Ex Libris bX Suggests Articles
By Josh Hadro -- Library Journal, 03/01/2009
With the new bX article recommendation service from Ex Libris, students and scholars can now tap into the search patterns of their colleagues at more than 1500 institutions worldwide to get research suggestions.
Based on data collected from “a large-scale aggregation of link resolver usage logs,” bX offers a new kind of relevance factor derived from searching behaviors, in addition to traditional factors like keywords in the title and author fields.
The bX service differs explicitly from citation-based analysis services like those from Thomson Reuters and Elsevier. Citation data tracks only the very highest level of scholarly interaction after publication and doesn’t address the potentially much larger baseline of resource usage at the exploratory level.
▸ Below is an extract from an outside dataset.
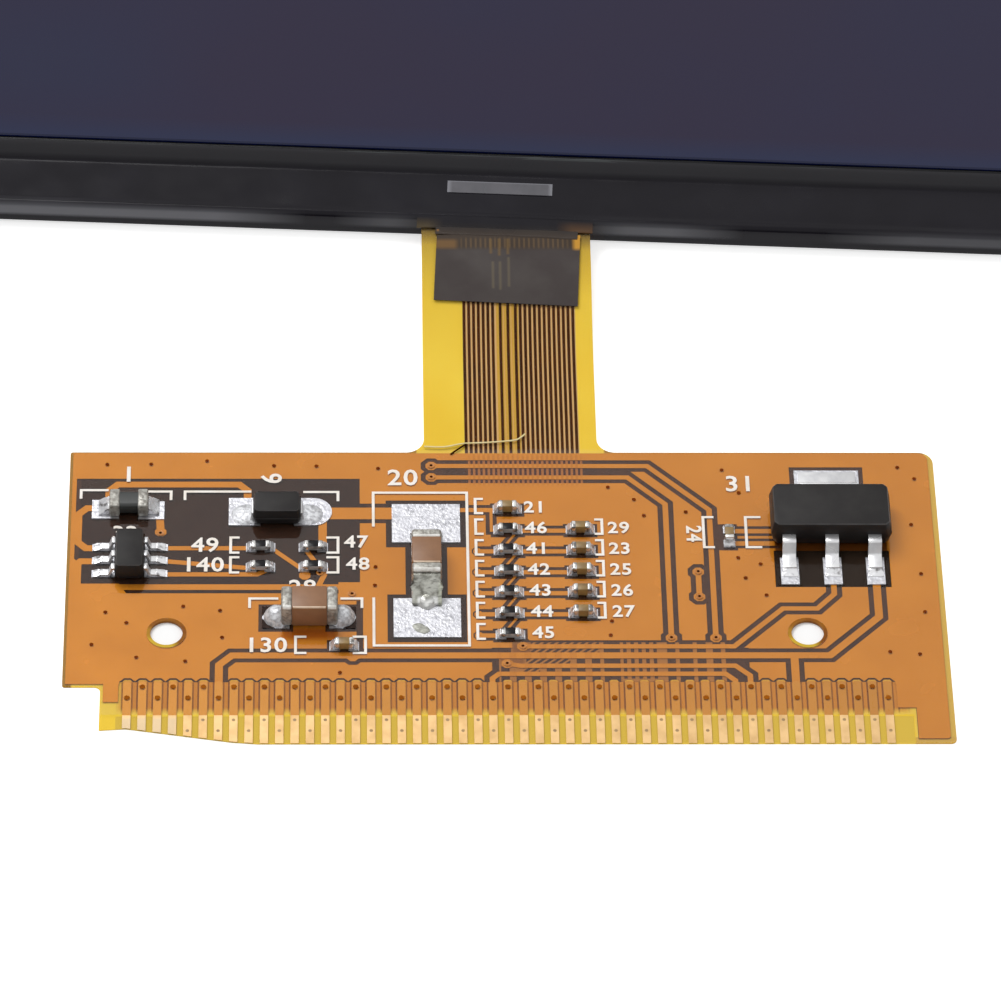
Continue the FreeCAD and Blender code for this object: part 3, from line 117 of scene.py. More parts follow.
def mottled_colour():
    """Two colours run into each other in soft patches."""
    group, start, end = effect_group("mottled colour", "Colour", "Color", Colour=(1, 1, 1, 1),
                                     Patch_colour=(0, 0, 0, 1), Scale=100.0, Start=0.4, Full=0.7)
    span = added(group, "MapRange", Value=noise_in(group, start["Scale"], 4), From_Min=start["Start"],
                 From_Max=start["Full"])
    mix = added(group, "Mix", {"data_type": "RGBA"}, Factor=span.outputs["Result"], A=start["Colour"],
                B=start["Patch colour"])
    group.links.new(mix.outputs["Result"], end)
    return group


def uneven_gloss():
    """Roughness that wanders between two levels."""
    group, start, end = effect_group("uneven gloss", "Roughness", "Float", Low=0.2, High=0.4, Scale=300.0)
    span = added(group, "MapRange", Value=noise_in(group, start["Scale"], 2), From_Min=0.3, From_Max=0.7,
                 To_Min=start["Low"], To_Max=start["High"])
    group.links.new(span.outputs["Result"], end)
    return group


def small_bumps():
    """A normal roughened by fine grain."""
    group, start, end = effect_group("small bumps", "Normal", "Vector", Scale=2000.0, Strength=0.3,
                                     Depth=0.00005)
    bump = added(group, "Bump", Height=noise_in(group, start["Scale"], 3), Strength=start["Strength"],
                 Distance=start["Depth"])
    group.links.new(bump.outputs["Normal"], end)
    return group


def inside_box():
    """A mask that is one inside a box, turned about the upright axis, with soft edges."""
    group, start, end = effect_group("inside box", "Mask", "Float", Left=-1.0, Right=1.0, Front=-1.0,
                                     Back=1.0, Low=-1.0, High=1.0, Soft=0.0001, Turn=0.0)
    turned = added(group, "VectorRotate", {"rotation_type": "Z_AXIS"}, Vector=place_in(group),
                   Angle=start["Turn"])
    place = added(group, "SeparateXYZ", Vector=turned.outputs["Vector"]).outputs
    sides = []
    for axis, low_side, high_side in (("X", "Left", "Right"), ("Y", "Front", "Back"), ("Z", "Low", "High")):
        for pair in ((place[axis], start[low_side]), (start[high_side], place[axis])):
            away = worked(group, "SUBTRACT", *pair)
            sides.append(worked(group, "DIVIDE", away, start["Soft"], clamp=True))
    mask = sides[0]
    for side in sides[1:]:
        mask = worked(group, "MULTIPLY", mask, side)
    group.links.new(mask, end)
    return group


def upright_stripes():
    """A mask of stripes that run along the board's depth, straight or leaning."""
    group, start, end = effect_group("upright stripes", "Mask", "Float", Pitch=0.0003, First=0.0,
                                     Share=0.5, Lean=0.0)
    place = added(group, "SeparateXYZ", Vector=place_in(group)).outputs
    across = worked(group, "MULTIPLY_ADD", place["Y"], start["Lean"], place["X"])
    away = worked(group, "SUBTRACT", across, start["First"])
    part = worked(group, "FRACT", worked(group, "DIVIDE", away, start["Pitch"]))
    group.links.new(worked(group, "LESS_THAN", part, start["Share"]), end)
    return group


MOTTLE = mottled_colour()
GLOSS = uneven_gloss()
BUMPS = small_bumps()
IN_BOX = inside_box()
STRIPES = upright_stripes()


# Finishes

def placed(finish, effect, **values):
    """A shared effect placed in a finish. Gives back its result."""
    return added(finish.node_tree, "Group", {"node_tree": effect}, **values).outputs[0]


def finish_of(name, colour, patch=None, scale=300.0, spread=(0.4, 0.7), gloss=(0.3, 0.4),
              gloss_scale=400.0, bumps=None, **plain):
    """A finish: soft colour patches, uneven gloss and, where asked, fine bumps (scale, strength, depth)."""
    finish = bpy.data.materials.new(name)
    finish.use_nodes = True
    patch = patch or [0.8 * part for part in colour]
    plain["Base_Color"] = placed(finish, MOTTLE, Colour=(*colour, 1), Patch_colour=(*patch, 1),
                                 Scale=scale, Start=spread[0], Full=spread[1])
    plain["Roughness"] = placed(finish, GLOSS, Low=gloss[0], High=gloss[1], Scale=gloss_scale)
    if bumps:
        plain["Normal"] = placed(finish, BUMPS, Scale=bumps[0], Strength=bumps[1], Depth=bumps[2])
    shader = finish.node_tree.nodes["Principled BSDF"]
    for socket, value in plain.items():
        feed(finish.node_tree, shader.inputs[socket.replace("_", " ")], value)
    return finish


def box_mask(finish, left, right, front, back, soft=0.1, low=-FAR, high=FAR, turn=0.0):
    """A box mask, its sides in mm."""
    return placed(finish, IN_BOX, Left=left * MM, Right=right * MM, Front=front * MM, Back=back * MM,
                  Low=low * MM, High=high * MM, Soft=soft * MM, Turn=turn)


def turned_place(x, y, turn):
    """Where a point lands when the board is turned about the upright axis."""
    return x * math.cos(turn) - y * math.sin(turn), x * math.sin(turn) + y * math.cos(turn)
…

Putting it simply, Oren Beit-Arie, chief strategy officer for Ex Libris, told LJ at the 2009 American Library Association Midwinter Meeting in Denver, “It’s yet another discovery tool to use.”
Ex Libris has performed analysis upon “tens of millions of transactions” recorded through its SFX link resolver service, said Beit-Arie, and is already beta testing bX at 16 institutions in North America, Europe, Australia, and Asia. It is expected to be commercially available in the second quarter of 2009 as a subscription service.